From at least 2007 through 2012, the No-Fault Organization has engaged in a massive and sophisticated scheme to defraud automobile insurance companies of hundreds of millions of dollars by, among other things, creating and operating medical clinics that provided unnecessary and excessive medical treatments in order to take advantage of the No-Fault Law. In order to mislead New York authorities and private insurers, the true owners of these medical clinics (“Clinic Controllers”), almost all of whom were also members and associates of a criminal organization consisting primarily of individuals of Russian descent, paid licensed medical practitioners, including doctors, to use their licenses to incorporate the professional corporations, through which the medical clinics billed the private insurers for the bogus medical treatments. These doctors effectively operated as “straw owners” of the clinics.

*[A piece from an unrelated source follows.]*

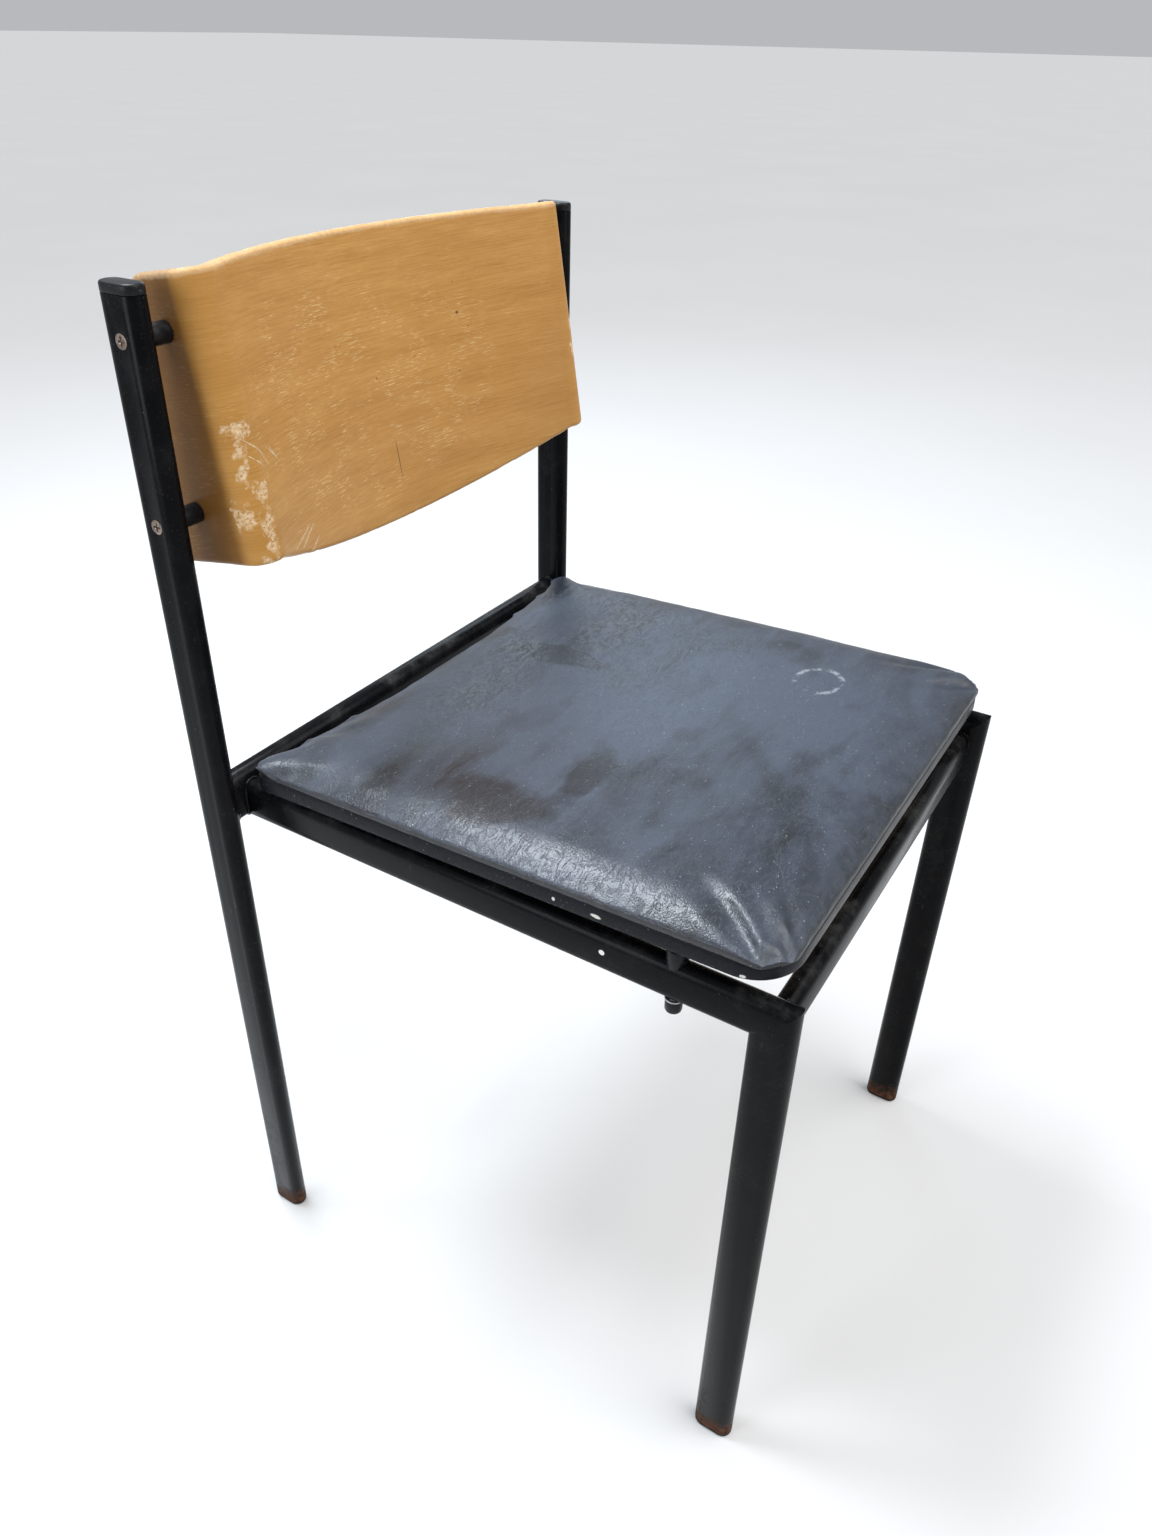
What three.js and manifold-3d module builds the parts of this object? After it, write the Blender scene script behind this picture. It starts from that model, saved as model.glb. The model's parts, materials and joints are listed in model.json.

The Clinic Controllers paid thousands of dollars in kickbacks to runners who recruited automobile accident passengers to receive medically unnecessary treatments from the no-fault clinics. They also instructed the clinic doctors/straw owners to prescribe excessive and unwarranted referrals for various “modality treatments” for every patient they saw. The treatments included physical therapy, acupuncture, and chiropractic treatments—as many as five times per week for each—and treatments for psychology, neurology, orthopedics, and audiology. Clinic doctors also prescribed unnecessary MRI’s, x-rays, orthopedics, and medical supplies. The Clinic Controllers received thousands of dollars in kickbacks for patient referrals from the owners of the modality clinics (“Modality Controllers”), who were members and associates of the same criminal organization to which the members of the No-Fault Organization and Clinic Controllers belonged.
The Clinic Controllers also referred patients to personal injury lawyers who filed bogus lawsuits on behalf of the patients and coached them on what injuries to claim in order to get as many treatments as possible. The personal injury lawyers also paid the Clinic Controllers thousands of dollars in kickbacks for these referrals.
In order to conceal and disguise the millions of dollars in claims paid by the automobile insurance companies, the members of the No-Fault Organization laundered the money through shell companies and corrupt check-cashing services. Often, checks would be written from the No-Fault or Modality Clinics with the payee line left blank, and in amounts less than $10,000 in order to avoid potential financial institution reporting requirements and other scrutiny. The checks were then cashed through check-cashers who made the checks payable to shell companies they controlled in order to conceal the true nature and purpose of the checks. The cash was then returned to members of the No-Fault Organization to fund kickbacks and for their personal use. At other times, the members and associates of the No-Fault Organization paid themselves through their own shell companies and then used the criminal proceeds to fund expensive vacations and to purchase luxury goods.